We know about his jellybeans and dozing off. But as I reported in Waiting for America: India and the US in the New Millennium: “Discovering that his chief responded best to visual aids, Judge William P. Clark, his second national security adviser, obtained a “profile movie documentary” … Reagan found it “far more interesting to see a movie on Mrs Gandhi covering her life than sitting down with the usual tome the [CIA] would produce”.
He was then preparing for the White House, months before the Cancun summit where he and Mrs Gandhi had a “surprisingly cordial” 45-minute meeting. But what is truth, as Jesting Pilate might ask. If miracles are events that create faith, quoting Shaw, facts must be created to support a case. Dhondy is a raconteur. He is also a wordsmith who delivers such gems as “soap-addiction which has nothing to do with cleanliness” and “Much Urdu about nothing”! The first referred to TV soaps, the second to a rumpus over invented English names like “Rosemary Marlow” which when mispronounced might sound like risqué Urdu. His sauciness is not always so laboured. Dhondy claims to have told Prince Charles that Parsi numbers are dwindling because of their “sexual inclinations” and snubbed Julie Andrews with: “You teach me Indian politics, and I’ll teach you acting!”
Since Dhondy’s title Fragments Against My Ruin, taken from The Waste Land, has been interpreted in many ways, one can’t be sure of his precise meaning. But the fragments of his own credentials are formidable enough not to suggest any of the wreckage of the First World War that haunted Eliot. Dhondy won a scholarship to Cambridge, another to Leicester University and — more enviable than either — was for 14 years a commissioning editor for Britain’s Channel 4 television. That brought him fame, power and important global connections even if it technically limited his scope for writing under his own name.

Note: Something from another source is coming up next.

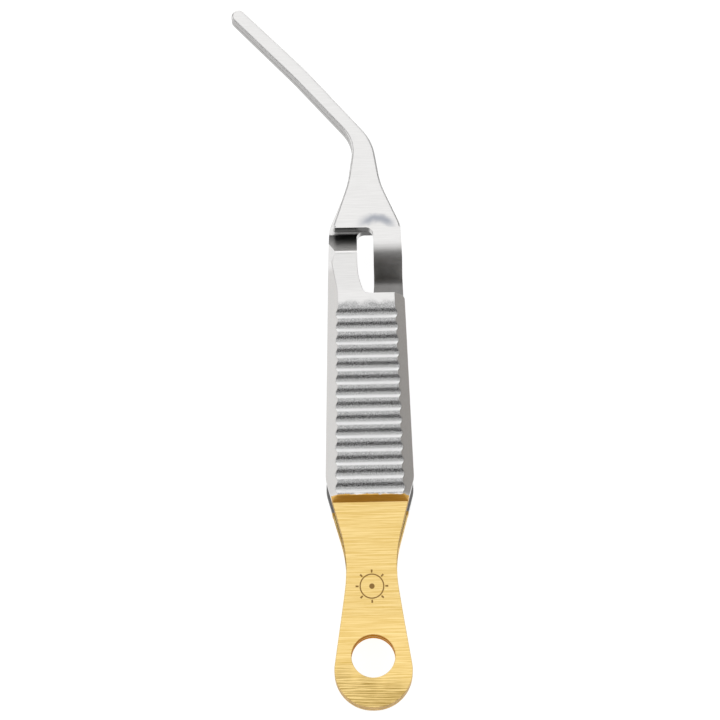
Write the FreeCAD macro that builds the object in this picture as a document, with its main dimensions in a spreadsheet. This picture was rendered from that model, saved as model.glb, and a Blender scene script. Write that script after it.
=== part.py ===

Seemingly slight, the book can claim a serious core in the early conviction that “despite its imitative appearance and boy-scoutish membership, [the British Black Panther Movement] seemed to be a serious, incorrupt and politically engaged entity”. That is not to say this is in any way an ideological treatise. Even personal assessments and associations are not measured by a political yardstick. V.S. Naipaul, whom the author revered, was an apolitical writer desperately in search of cultural roots. Although C.L.R. James was a committed Marxist, Dhondy’s involvement with him seems to have been not to work for world revolution but to serve the modest aim of ensuring a fairer deal for Britain’s Afro-Asian settlers.
It’s possible to discern three books in these 306 pages. The first is what Naipaul might have called the “enigma of arrival” — Dhondy’s refusal to admit any culture shock as he discovered a new life in Britain. The second is the more confident but all too familiar activism of the engaged young immigrant who betrays his insecurity by avidly taking up the cudgels for every minority and coloured cause.
The last section testifies to the maturity of a successful global sophisticate who prizes his special friendships (including prolonged interaction with the serial killer, Charles Sobhraj), savours complex business relationships in Britain and India, and from time to time reflects deeply on life and letters.
Somewhere along the line, Dhondy decided for reasons that are not clear to rewrite history and place James Callaghan, Labour Prime Minister from 1976 to 1979 in the Conservative Party! Perhaps he was carried away by his not entirely objective diatribe in the previous paragraph against Enoch Powell. Perhaps he assumed that only a Tory Premier would be so insensitive to coloured sentiment as to impose restrictions on East Asians with British passports. It’s the fashionable sense of post-colonial entitlement.
But much can be forgiven someone who also fell early under the spell of Lawrence Durrell’s Alexandria Quartet, wrote for Race Today (although I did so when the editor “was a genial and gifted white British Anglican priest” whom black activists ousted), and was (also like me) a contributor to Forum World Features. Familiar names leap out from the past. I had no idea Dileep Padgaonkar’s distinguished career began with fake news in what was then Poona. Brian Lapping was a friend when he was working for a plucky little weekly called New Society. I interviewed Pakistan’s Zia Mohyeddin in 1960 when he was selected to make his West End debut in A Passage to India, but The Statesman of Kolkata, then British owned and edited, didn’t dare run it for fear that the closet Hindutva-wallahs in Jawaharlal Nehru’s Cabinet might be upset.
England was for me an avocation. Farrukh Dhondy made it his vocation. And a triumphant one too. This is the very readable report of a highly successful migrant’s relocation.